Mercury (Hobart)

River rig sets off waves of memories

- JACK PAYNTER

WITH big waves coming in strong and hard, Hobart man Tim Smith remembers looking out the port hole a number of times and wondering if he was going to be OK.

“Bass Strait could be a funny place,” he said.

“It could be dead calm like a piece of glass and then it could be like hell on earth.

“A lot of seamen I worked with said it was the roughest place they’d ever worked.”

He was a young and fresh faced 19-year-old, the youngest on board when he landed a job on the Diamond M Epoch oil rig in 1985, which also docked in Hobart for repairs.

He spent two years working in Bass Strait and said the Ocean Monarch drilling platform now moored off Taroona in the River Derwent brings back fond memories.

“Seeing the rig off the coast every day brings back great memories of that time and sometimes I look over there and think it would be like going back home,” he said.

“That thing that comes to mind more than anything is the comradeshi­p of everyone on board. I look back on it and I’m proud I went out there and worked on it.”

He did a fortnight on and a fortnight off working in catering and doing odd jobs.

“I was working long shifts which helped you appreciate things a little bit more when you got back home,” Mr Smith said.

“As soon as I finished my shift I would go to the weights room and do weights for a solid hour to pass the time and then go up and watch TV to relax.”

He said the scariest part was getting onto the rig.

“When it was really rough weather getting off the chopper on the flight deck was the scariest part, you had to be so careful,” he said.

“If anything was loose it could fly into the propeller.”

In 1987 Mr Smith decided he wanted to try something different and moved on to grave digging and cutting bush tracks in the South-West before settling into a job at the Education Department.

He now works as a school attendant at Taroona High and can spy the Ocean Monarch everyday while he works.

“I would love to go back and work out there but unfortunat­ely health would be the issue,” he said.

The Diamond M Epoch was docked on Macquarie Wharf No.3 in September 1985 for two weeks for works which included fitting a helicopter refuelling plant and a concrete pumping system.

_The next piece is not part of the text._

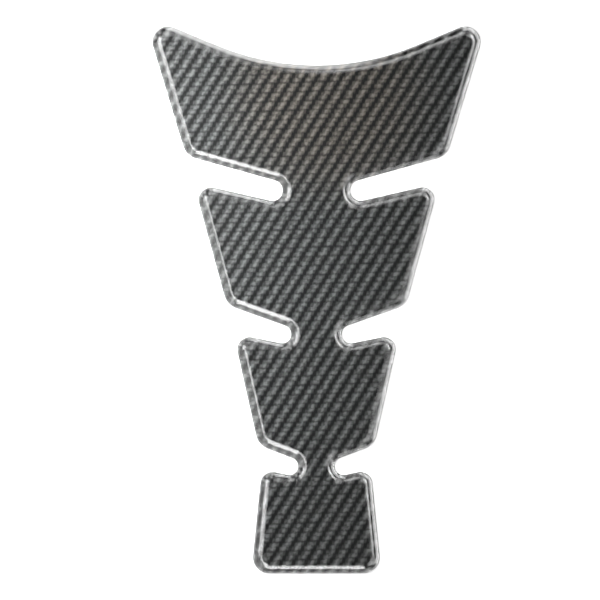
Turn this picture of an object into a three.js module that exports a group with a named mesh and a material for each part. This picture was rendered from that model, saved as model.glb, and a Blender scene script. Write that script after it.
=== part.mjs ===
// Motorcycle tank pad: a spine-shaped sheet of self-adhesive film, die-cut to its outline, with clear resin
// poured on top. The resin runs to the cut edge, is held there by its surface tension, and sets as a low
// dome with a rounded shoulder all round and a flat top.
//
// Millimetres. The pad lies flat: +X is across it, +Y along it towards the wings, +Z up out of the film.
// The origin is the middle of the adhesive face.

import * as THREE from 'three';
import { mergeVertices } from 'three/addons/utils/BufferGeometryUtils.js';

// Heights of the four plates and of the gaps between them, along the pad from its lower end
const FOOT_HEIGHT = 39.6;
const LOWER_GAP = 8.6;
const LOWER_PLATE_HEIGHT = 43.9;
const MIDDLE_GAP = 10.8;
const UPPER_PLATE_HEIGHT = 47.5;
const UPPER_GAP = 10.9;
const WING_HEIGHT = 51.7;

// Width of each plate across its lower corners and across its upper corners
const FOOT_LOWER_WIDTH = 49.4;
const FOOT_UPPER_WIDTH = 43.8;
const LOWER_PLATE_LOWER_WIDTH = 47.4;
const LOWER_PLATE_UPPER_WIDTH = 61.8;
const UPPER_PLATE_LOWER_WIDTH = 72.4;
const UPPER_PLATE_UPPER_WIDTH = 92;
const WING_LOWER_WIDTH = 104.6;
const WING_TIP_WIDTH = 128;

// Rounding of the corners
const FOOT_CORNER_RADIUS = 6.4;
const LOWER_CORNER_RADIUS = 7.2;
const UPPER_CORNER_RADIUS = 4.8;
const WING_TIP_RADIUS = 6;

// Width of the neck left between each pair of notches, the radius of the notches' round ends, and how far
// those ends lie below the middle of the gap at the notches' mouths
const LOWER_NECK_WIDTH = 14.4;
const LOWER_NOTCH_RADIUS = 3.4;
const LOWER_NOTCH_DROP = 2.1;
const MIDDLE_NECK_WIDTH = 19.9;
const MIDDLE_NOTCH_RADIUS = 3.5;
const MIDDLE_NOTCH_DROP = 4.3;
const UPPER_NECK_WIDTH = 26.5;
const UPPER_NOTCH_RADIUS = 4;
const UPPER_NOTCH_DROP = 6.7;

// Hollow of the top edge between the wing tips, and the straight run that leads from its arc to each tip
const SADDLE_DEPTH = 15.2;
const SADDLE_END_RUN = 18.5;

// Section of the pad. The resin's surface leaves the cut edge at the steeper slope and is flat from where it
// has eased to the gentler one.
const FILM_THICKNESS = 0.3;
const RESIN_HEIGHT = 1.8;
const EDGE_SLOPE = THREE.MathUtils.degToRad(64);
const FLAT_SLOPE = THREE.MathUtils.degToRad(5);
const SHOULDER_STEPS = 8;

// Largest gap between a drawn arc and its chords, and the least share of a step left at an arc's ends
const CHORD_TOLERANCE = 0.012;
const SHORTEST_STEP_SHARE = 0.35;

const CONVEX = 1;
const CONCAVE = -1;

// A liquid's edge, held up by surface tension against its weight, bends over a length of its own, its
// capillary length. These two say how far the surface lies below the level that it tends to, and how far in
// from a fixed line, where it has a given slope. Both are counted in capillary lengths.
const dropAtSlope = (slope) => 2 * Math.sin(slope / 2);
const runAtSlope = (slope) => -Math.log(Math.tan(slope / 4)) - 2 * Math.cos(slope / 2);

const CAPILLARY_LENGTH = RESIN_HEIGHT / (dropAtSlope(EDGE_SLOPE) - dropAtSlope(FLAT_SLOPE));
const SHOULDER_WIDTH = CAPILLARY_LENGTH * (runAtSlope(FLAT_SLOPE) - runAtSlope(EDGE_SLOPE));

const FILM_COLOUR = '#52524f';
const RESIN_COLOUR = '#eef1f2';
const RESIN_OPACITY = 0.25;

// The rounded corners and notch ends up the right-hand side, as circles in the order in which the outline
// touches them. Straight runs join them, so a centre and a radius say all about each.
function outlineCircles() {
  const circles = [];
  const corner = (width, y, radius) => {
    circles.push({ centre: new THREE.Vector2(width / 2 - radius, y), radius, bend: CONVEX });
  };
  const notchEnd = (neckWidth, y, radius) => {
    circles.push({ centre: new THREE.Vector2(neckWidth / 2 + radius, y), radius, bend: CONCAVE });
  };

  const footTop = FOOT_HEIGHT;
  const lowerPlateBottom = footTop + LOWER_GAP;
  const lowerPlateTop = lowerPlateBottom + LOWER_PLATE_HEIGHT;
  const upperPlateBottom = lowerPlateTop + MIDDLE_GAP;
  const upperPlateTop = upperPlateBottom + UPPER_PLATE_HEIGHT;
  const wingBottom = upperPlateTop + UPPER_GAP;
  const wingTop = wingBottom + WING_HEIGHT;

  corner(FOOT_LOWER_WIDTH, FOOT_CORNER_RADIUS, FOOT_CORNER_RADIUS);
  corner(FOOT_UPPER_WIDTH, footTop - UPPER_CORNER_RADIUS, UPPER_CORNER_RADIUS);
  notchEnd(LOWER_NECK_WIDTH, footTop + LOWER_GAP / 2 - LOWER_NOTCH_DROP, LOWER_NOTCH_RADIUS);
  corner(LOWER_PLATE_LOWER_WIDTH, lowerPlateBottom + LOWER_CORNER_RADIUS, LOWER_CORNER_RADIUS);
  corner(LOWER_PLATE_UPPER_WIDTH, lowerPlateTop - UPPER_CORNER_RADIUS, UPPER_CORNER_RADIUS);
  notchEnd(MIDDLE_NECK_WIDTH, lowerPlateTop + MIDDLE_GAP / 2 - MIDDLE_NOTCH_DROP, MIDDLE_NOTCH_RADIUS);
  corner(UPPER_PLATE_LOWER_WIDTH, upperPlateBottom + LOWER_CORNER_RADIUS, LOWER_CORNER_RADIUS);
  corner(UPPER_PLATE_UPPER_WIDTH, upperPlateTop - UPPER_CORNER_RADIUS, UPPER_CORNER_RADIUS);
  notchEnd(UPPER_NECK_WIDTH, upperPlateTop + UPPER_GAP / 2 - UPPER_NOTCH_DROP, UPPER_NOTCH_RADIUS);
  corner(WING_LOWER_WIDTH, wingBottom + LOWER_CORNER_RADIUS, LOWER_CORNER_RADIUS);
  corner(WING_TIP_WIDTH, wingTop - WING_TIP_RADIUS, WING_TIP_RADIUS);

  // The saddle's circle stands on the pad's centre line, above the hollow. The straight run touches it and the
  // tip's circle, so it makes a right-angled triangle with the two centres and their radii end to end.
  const tip = circles.at(-1);
  const tipRise = tip.centre.y - (wingTop - SADDLE_DEPTH);
  const saddleRadius = (tip.centre.x ** 2 + tipRise ** 2 - WING_TIP_RADIUS ** 2 - SADDLE_END_RUN ** 2)
    / (2 * (WING_TIP_RADIUS + tipRise));
  const saddleCentre = new THREE.Vector2(0, wingTop - SADDLE_DEPTH + saddleRadius);
  circles.push({ centre: saddleCentre, radius: saddleRadius, bend: CONCAVE });

  for (const circle of circles) {
    circle.centre.y -= wingTop / 2;
  }
  return circles;
}

// Radius of a circle once the outline is moved inwards, positive where the outline bends to the left
function signedRadius(circle, inset) {
  return circle.bend * circle.radius - inset;
}

// Direction of the straight run that leaves one circle and meets the next, as an angle from +X
function headingBetween(from, to) {
  const apart = to.centre.clone().sub(from.centre);
  const lean = Math.asin((signedRadius(from, 0) - signedRadius(to, 0)) / apart.length());
  return Math.atan2(apart.y, apart.x) + lean;
}

// Point where the outline, moved inwards, touches a circle while it runs in the given direction
function touchPoint(circle, heading, inset) {
  const right = new THREE.Vector2(Math.sin(heading), -Math.cos(heading));
  return right.multiplyScalar(signedRadius(circle, inset)).add(circle.centre);
}

// Where the straight runs before and after a corner cross, once the inset has used up its radius
function mitrePoint(circle, headingIn, headingOut, inset) {
  const halfTurn = (headingOut - headingIn) / 2;
  const reach = signedRadius(circle, inset) / Math.cos(halfTurn);
  const middle = (headingIn + headingOut) / 2;
  return new THREE.Vector2(Math.sin(middle), -Math.cos(middle)).multiplyScalar(reach).add(circle.centre);
}

// Headings at which an arc is drawn: its two ends and, between them, whole shares of a quarter turn. The
// points that look straight along an axis are then among them, so the tips reach the full width and length.
// The chords stay within the tolerance at the arc's largest radius in the part.
function arcHeadings(circle, headingIn, headingOut) {
  const largest = circle.bend === CONCAVE ? circle.radius + SHOULDER_WIDTH : circle.radius;
  const widestStep = 2 * Math.acos(1 - CHORD_TOLERANCE / largest);
  const step = Math.PI / 2 / Math.ceil(Math.PI / 2 / widestStep);
  const low = Math.min(headingIn, headingOut) + SHORTEST_STEP_SHARE * step;
  const high = Math.max(headingIn, headingOut) - SHORTEST_STEP_SHARE * step;
  const between = [];
  for (let k = Math.ceil(low / step); k * step <= high; k++) {
    between.push(k * step);
  }
  if (headingOut < headingIn) {
    between.reverse();
  }
  return [headingIn, ...between, headingOut];
}

// The whole outline, counter-clockwise and moved inwards by the inset. Every inset gives as many points.
function outline(inset) {
  const circles = outlineCircles();
  const half = [];
  let headingIn = 0;
  circles.forEach((circle, i) => {
    const next = circles[i + 1];
    let headingOut = next ? headingBetween(circle, next) : Math.PI;
    if (circle.bend * (headingOut - headingIn) < 0) {
      headingOut += circle.bend * 2 * Math.PI;
    }
    const usedUp = circle.bend === CONVEX && signedRadius(circle, inset) <= 0;
    for (const heading of arcHeadings(circle, headingIn, headingOut)) {
      half.push(usedUp
        ? mitrePoint(circle, headingIn, headingOut, inset)
        : touchPoint(circle, heading, inset));
    }
    headingIn = headingOut;
  });

  // The last point lies on the centre line, so its mirror image is left out
  const mirrored = half.slice(0, -1).reverse().map((p) => new THREE.Vector2(-p.x, p.y));
  return [...half, ...mirrored];
}

// Closed skin through a stack of rings with as many points each, capped at both ends
function loft(rings) {
  const count = rings[0].points.length;
  const positions = rings.flatMap((ring) => ring.points.flatMap((p) => [p.x, p.y, ring.z]));
  const indices = [];
  for (let level = 0; level < rings.length - 1; level++) {
    for (let k = 0; k < count; k++) {
      const a = level * count + k;
      const b = level * count + ((k + 1) % count);
      indices.push(a, b, b + count, a, b + count, a + count);
    }
  }
  const top = (rings.length - 1) * count;
  for (const [a, b, c] of THREE.ShapeUtils.triangulateShape(rings[0].points, [])) {
    indices.push(a, c, b);
  }
  for (const [a, b, c] of THREE.ShapeUtils.triangulateShape(rings.at(-1).points, [])) {
    indices.push(top + a, top + b, top + c);
  }
  const geometry = new THREE.BufferGeometry();
  geometry.setAttribute('position', new THREE.Float32BufferAttribute(positions, 3));
  geometry.setIndex(indices);
  return withoutSlivers(mergeVertices(geometry));
}

// Drops the triangles that lost their area where a ring's points ran together
function withoutSlivers(geometry) {
  const index = geometry.index.array;
  const kept = [];
  for (let i = 0; i < index.length; i += 3) {
    const [a, b, c] = index.subarray(i, i + 3);
    if (a !== b && b !== c && c !== a) {
      kept.push(a, b, c);
    }
  }
  geometry.setIndex(kept);
  geometry.computeVertexNormals();
  return geometry;
}

// Flat die-cut sheet, with its adhesive face down
function carbonFilm() {
  const shape = new THREE.Shape(outline(0));
  return new THREE.ExtrudeGeometry(shape, { depth: FILM_THICKNESS, bevelEnabled: false });
}

// Poured resin, from its foot on the film's edge up to the rim of its flat top. Each ring's slope is the
// same share of the one before, which spaces the rings about evenly.
function clearDome() {
  const rings = [];
  for (let k = 0; k <= SHOULDER_STEPS; k++) {
    const slope = EDGE_SLOPE * (FLAT_SLOPE / EDGE_SLOPE) ** (k / SHOULDER_STEPS);
    const inset = CAPILLARY_LENGTH * (runAtSlope(slope) - runAtSlope(EDGE_SLOPE));
    const z = CAPILLARY_LENGTH * (dropAtSlope(EDGE_SLOPE) - dropAtSlope(slope));
    rings.push({ points: outline(inset), z });
  }
  return loft(rings);
}

function namedMesh(name, geometry, material) {
  const mesh = new THREE.Mesh(geometry, material);
  mesh.name = name;
  return mesh;
}

const filmMaterial = new THREE.MeshStandardMaterial({ color: FILM_COLOUR, roughness: 0.5, metalness: 0 });
const resinMaterial = new THREE.MeshStandardMaterial({
  color: RESIN_COLOUR,
  roughness: 0.05,
  metalness: 0,
  transparent: true,
  opacity: RESIN_OPACITY,
});

const film = namedMesh('carbon_film', carbonFilm(), filmMaterial);
const dome = namedMesh('clear_dome', clearDome(), resinMaterial);
dome.position.z = FILM_THICKNESS;

const tankPad = new THREE.Group();
tankPad.name = 'tank_pad';
tankPad.add(film, dome);

export default tankPad;
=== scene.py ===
"""Motorcycle tank pad: a die-cut film with a printed carbon weave, under a dome of clear poured resin.

Metres. +X is across the pad, +Y along it towards the wings, +Z up out of the film, and the pad lies on z = 0.
"""

import math

import bmesh
import bpy
from mathutils import Matrix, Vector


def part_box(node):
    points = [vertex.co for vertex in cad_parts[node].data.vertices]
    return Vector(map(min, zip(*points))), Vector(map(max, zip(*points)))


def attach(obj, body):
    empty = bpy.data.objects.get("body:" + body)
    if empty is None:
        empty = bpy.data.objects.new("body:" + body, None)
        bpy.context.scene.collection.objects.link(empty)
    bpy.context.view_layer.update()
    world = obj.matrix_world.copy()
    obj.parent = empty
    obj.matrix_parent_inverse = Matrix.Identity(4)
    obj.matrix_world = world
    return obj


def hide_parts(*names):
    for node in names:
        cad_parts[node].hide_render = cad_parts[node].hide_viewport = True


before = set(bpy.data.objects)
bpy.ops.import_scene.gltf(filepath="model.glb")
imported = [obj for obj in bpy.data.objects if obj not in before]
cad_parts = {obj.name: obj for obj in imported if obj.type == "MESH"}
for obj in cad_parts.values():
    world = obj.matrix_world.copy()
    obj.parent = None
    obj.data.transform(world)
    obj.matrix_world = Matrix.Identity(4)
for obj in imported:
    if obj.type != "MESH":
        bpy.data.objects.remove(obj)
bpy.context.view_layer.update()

MM = 0.001
FILM_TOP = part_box("carbon_film")[1].z
RESIN_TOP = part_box("clear_dome")[1].z

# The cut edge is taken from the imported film. Points this close are one, and a straight run gets a point
# near each end, so that the shading of the rounding next to it doesn't spread along it.
SAME_POINT = 0.001 * MM
SHORTEST_RUN = 2.5 * MM
RUN_END = 0.3 * MM

# Section of the resin, from its slope at the cut edge to its slope at the flat middle. Where it is steeper
# than the shoulder's slope, the surface isn't perfectly smooth.
EDGE_SLOPE = math.radians(64)
FLAT_SLOPE = math.radians(5)
SHOULDER_SLOPE = math.radians(6.5)
SHOULDER_ROUGHNESS = 0.015
SHOULDER_RINGS = 26
COLLAR_WIDTH = 0.4 * MM
RESIN_SINK = 0.02 * MM
RESIN_COLOUR = (0.99, 0.995, 0.995, 1.0)
RESIN_IOR = 1.5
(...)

The repairs were done by Taylor Brothers which is also completing the works on the Ocean Monarch.

TasPorts said the Monarch was moored in Ralphs Bay and not the wharf because it was deeper than the Diamond M Epoch so it had to be further out. It also said the Hobart Port was a lot busier than 1985 and they couldn’t guarantee the wharf space for the length of time required.

The rig will remain there for eight to 12 weeks.